The largest group has a little more then 1100 cases, a visual estimate. The smallest group has very few cases (we know there are a number of respondents who reported 3 years of education from our Extreme Values and the 2.5 bar). The statistics on the histogram tell us that the standard deviation is 2.87 with a mean of 13.3 for a total N of 2808. The Stem and Leaf is next. Figure 4-26, once again, shows a close but not quite normal distribution with significant outliers on the end of the distribution and a high number of observations above the mode. We saw this in our earlier output.
Interpretation of the Q Q Plot of Age:
The Detrended Normal Q Q plot, shows the differences between the observed and expected values of a normal distribution. If the distribution is normal, the points should cluster in a horizontal band around zero with no pattern. Figure 4-28, of HIGHEST YEAR OF SCHOOL COMPLETED, indicates some deviation from normal especially at the lower end. Our overall conclusion is that this distribution is not normal. Many researchers would see this as close enough to treat as a normal distribution.
Interpretation of the Boxplot:
Once again the major part of our distribution is not normal and there are significant outliers, the cases beyond the lower line of our boxplot. Our outliers are at the lowest end of the distribution, people with little or no education. There are also more observations above then below the mode. Conclusion
Chapter Four Exercises These exercises are designed to familiarize you with the SPSS univariate procedures. They are open ended with no specific answers. 1. In this chapter we looked at, "ABANY" ("ABORTION--FOR ANY REASON"), one of the variables in the GSS00A data measuring people's attitudes about abortion. There are other variables measuring different aspects of the abortion issue. These are: • "ABDEFECT" ("ABORTION STRONG CHANCE OF SERIOUS DEFECT"),
Pick one of these variables and perform the appropriate techniques discussed in this chapter for the variable. Write up a short narrative explaining what you found about this variable. (Looking back at what we did with "ABANY" should help you with this. Your write up should be designed to best explain what you found so do not report all the SPSS output, just that output necessary to clearly and accurately describe your findings.) 2. In this chapter we looked at "EDUC" ("HIGHEST YEAR OF SCHOOL COMPLETED"). There are similar variables measuring respondent's parents education: • "PAEDUC" ("FATHERS HIGHEST DEGREE")
Pick one of these variables and perform the appropriate techniques discussed in this chapter for describing the variable. Write up a short narrative explaining what you found about this variable. (You might want to look back at what we did with "EDUC." Your write up should be designed to best explain what you found so do not report all the SPSS output, just that output necessary to clearly and accurately describe your findings.) 3. The GSS00a.SAV file provides answers to a wide range of questions from a sample of respondents in the US in 2000 on their lifestyle and attitudes. Look over the attitude variables in the survey. You can do this by clicking the"Utilities" menu and choosing "Variables". This will provide a dialog box, which can be used to examine the variable and value labels for our data file. There is also a codebook for this data set in Appendix A that lists all the variable information.

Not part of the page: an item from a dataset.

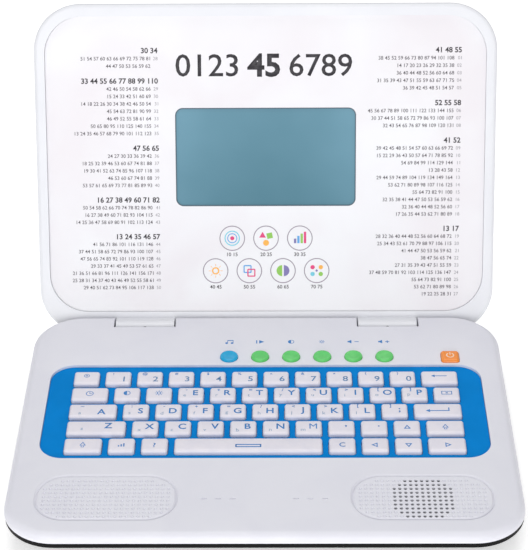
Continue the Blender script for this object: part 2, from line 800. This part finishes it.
# %% Line around the window
WINDOW_WIDTH, WINDOW_HEIGHT, WINDOW_UP, WINDOW_CORNER = 112.6, 61.6, 113.4, 4.5
BORDER_LINE, BORDER_OUT = 0.7, 0.3
border = open_box(WINDOW_WIDTH + 2 * BORDER_OUT, WINDOW_HEIGHT + 2 * BORDER_OUT, BORDER_LINE,
                  WINDOW_CORNER + BORDER_OUT)
together("window_border", [settle(border, on_lid(0, WINDOW_UP))], ink_border, "lid")
print("window line", WINDOW_WIDTH + 2 * BORDER_OUT, "by", WINDOW_HEIGHT + 2 * BORDER_OUT)

# %% [markdown]
# The panel's two index columns are drawn as plain numbers: a bold heading, then lines of
# thin figures, each with its line number at the outer edge. Every line counts on in
# steps, and a seeded generator picks the steps and how long the line runs, so no line is
# typed in and each run gives the same ones.

# %% Lines that count on
chance = random.Random(7)
LINE_LENGTHS = {"left_index": (29, 36, 42, 45, 48, 50, 54), "right_index": (18, 22, 27, 33, 40, 46, 52)}
FIGURE_WIDTH = 0.44


def counting(target, size):
    """Figures that count on in even steps, until the line is about as long as asked."""
    value = chance.randrange(10, 60)
    step = chance.choice((3, 4, 7, 9, 11, 15))
    words = [str(value)]
    while (len(" ".join(words)) + 2.5) * size * FIGURE_WIDTH < target:
        value += step
        words.append(str(value))
    return " ".join(words)


print("a figure is", FIGURE_WIDTH, "of its size wide")

# %% [markdown]
# Each column gives its right-hand end, its top, its groups (how many lines, and how long
# the heading is) and its first line number. One line runs on from the line before, so it
# has no number: RUNS_ON gives its column, how many lines its group has, and which of them
# it is, counted from 0. The lines are set against their right-hand end.

# %% Index columns
HEADING_SIZE, LINE_SIZE, NUMBER_SIZE = 4.6, 3.2, 3.0
LINE_STEP, HEADING_DROP, GROUP_DROP = 4.66, 4.93, 9.28
NUMBER_GAP = 4.6
COLUMNS = {
    "left_index": (-67.0, 180.3, [(2, 12), (7, 50), (5, 18), (3, 42), (7, 31)], 28),
    "right_index": (122.0, 180.2, [(5, 16), (3, 19), (10, 13.5), (9, 13.5)], 1),
}
RUNS_ON = ("left_index", 2, 1)
for name, (right_end, up, groups, number) in COLUMNS.items():
    headings, lines, numbers = [], [], []
    for rows, heading_width in groups:
        heading = glyph(counting(heading_width, HEADING_SIZE), HEADING_SIZE, 0.11, ends_right=True)
        headings.append(settle(heading, on_lid(right_end, up)))
        up -= HEADING_DROP
        for row in range(rows):
            figures = counting(chance.choice(LINE_LENGTHS[name]), LINE_SIZE)
            line = glyph(figures, LINE_SIZE, 0.03, ends_right=True)
            lines.append(settle(line, on_lid(right_end - NUMBER_GAP, up)))
            if (name, rows, row) != RUNS_ON:
                line_number = glyph("%02d" % number, NUMBER_SIZE, ends_right=True)
                numbers.append(settle(line_number, on_lid(right_end, up)))
                number += 1
            up -= LINE_STEP
        up -= GROUP_DROP - LINE_STEP
    together(name + "_headings", headings, ink_dark, "lid")
    together(name + "_lines", lines, ink_text, "lid")
    together(name + "_numbers", numbers, ink_light, "lid")
    print(name, len(lines), "lines, last number", number - 1, "ends at", round(up, 1))

# %% [markdown]
# Above the display stands one line of large plain figures, condensed, with a heavier
# pair in the middle. It is as large as a title would be.

# %% Figures above the display
TITLE_SIZE, TITLE_UP = 19.6, 171.0
FIGURES = (("0123", 39.0, -36.4, 0.1), ("45", 20.5, -1.0, 0.5), ("6789", 39.0, 34.5, 0.1))
marks = [settle(glyph(text, TITLE_SIZE, weight, width=wide), on_lid(across, TITLE_UP))
         for text, wide, across, weight in FIGURES]
print("figures", [round(m.dimensions.x / MM, 1) for m in marks], "wide")
together("large_figures", marks, ink_dark, "lid")

# %% [markdown]
# Small signs stand behind the round buttons: notes, a play arrow with a bar, the
# half-filled ring, the sun, and a speaker with a minus and with a plus.

# %% Signs behind the buttons
SIGN_BACK = 16.2


def notes():
    heads = [turned(disc(0.85, 20), x, -1.3) for x in (-1.9, 1.5)]
    return heads + bars((0.4, 2.9, -1.25, 0.1), (0.4, 2.9, 2.15, 0.1), (3.8, 0.75, 0.45, 1.45))


def play_arrow():
    return bars((0.7, 3.4, -2.3, 0)) + [turned(solid_triangle(2.1, 270), 0.3, 0)]


def speaker(louder):
    """A box with a horn, a minus beside it and, for louder, the upright of a plus."""
    regular(3, 2.1, 90)
    bpy.ops.mesh.bisect(plane_co=(-0.3 * MM, 0, 0), plane_no=(-1, 0, 0), clear_outer=True)
    horn = turned(lift(), -1.7, 0)
    marks = bars((1.2, 1.5, -2.5, 0)) + [horn] + bars((2.6, 0.6, 2.5, 0))
    return marks + (bars((0.6, 2.6, 2.5, 0)) if louder else [])


button_signs = {
    "button_music": notes,
    "button_demo": play_arrow,
    "button_sound": lambda: half_ring(1.95),
    "button_light": lambda: sun(1.0),
    "button_volume_down": lambda: speaker(False),
    "button_volume_up": lambda: speaker(True),
}
for name, make in button_signs.items():
    middle = middle_of(name)
    middle.z = base_top - SUNK
    marks = [print_at(mark, middle, (0, SIGN_BACK)) for mark in make()]
    together(name + "_sign", marks, ink_blue, "base")
print(len(button_signs), "signs", SIGN_BACK, "mm behind their buttons")

# %% [markdown]
# The square button carries the usual power sign: a ring open at the top with a bar in
# it. The opening is made by selecting the ring's faces that lie near the top.

# %% Power sign
POWER_R, POWER_LINE = 2.5, 0.7
OPEN_WITHIN = math.radians(32)
middle = middle_of("power_button")
regular(48, POWER_R)
outlined(POWER_LINE)
without(lambda part: part.y > 0 and abs(math.atan2(part.x, part.y)) < OPEN_WITHIN)
marks = [print_at(lift(), middle, (0, 0)), print_at(bar(POWER_LINE, 2.4), middle, (0, 1.7))]
together("power_sign", marks, ink_pale, "power_button")
print("power sign at", [round(v, 1) for v in middle])

# %% [markdown]
# Each grille is a shallow field in the base, filled by a plate of the same plastic with
# a regular pattern of dimples. The plate starts as a thin cube with its upright edges
# bevelled; an inset of its top face that also rises gives it the sloping side, so a
# V-groove runs round it. A last small bevel breaks its upper edge, as a mould does.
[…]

Pick a couple of interesting attitude questions and use an appropriate SPSS univariate procedure discussed in this chapter to describe the responses for these variables by this sample. Write a narrative description of your SPSS output. (You might want to take another look at what we did in this chapter. Your write up should be designed to best explain what you found so do not report all the SPSS output, just that output necessary to clearly and accurately describe your findings.) 4. One way to evaluate how close a sample is to the population
from which it was drawn is by a comparison of known variables of the population
with the same variables in the sample. The 2000 General Social Survey has
variables for which we know the US population distribution (age, race,
gender, etc.) from the census. Pick a few of these and find their distribution
in our GSS sample. Use the procedures we learned in this chapter. See how
close the sample distribution for the variables you choose comes to matching
the U.S. population distribution for the same variables. You can find US
distributions by checking a library or internet source for US census data
(Statistical Abstracts is one source, http://factfinder.census.gov/ is
a web source). If there is a difference, try and speculate why. Write a
short narrative, explaining the differences you found and why you think
this difference occurred. Explaining the difference between the sample
and the population may be a challenge. (You might want to look at the web
site for the General Social Survey to determine how the survey was conducted
and who was chosen.) The General Social Survey web site is: http://www.norc.org/projects/gensoc.asp.)
You could also do the same comparisons for your state by using the "select"
procedure to perform analysis on the sample from your state (Chapter 3).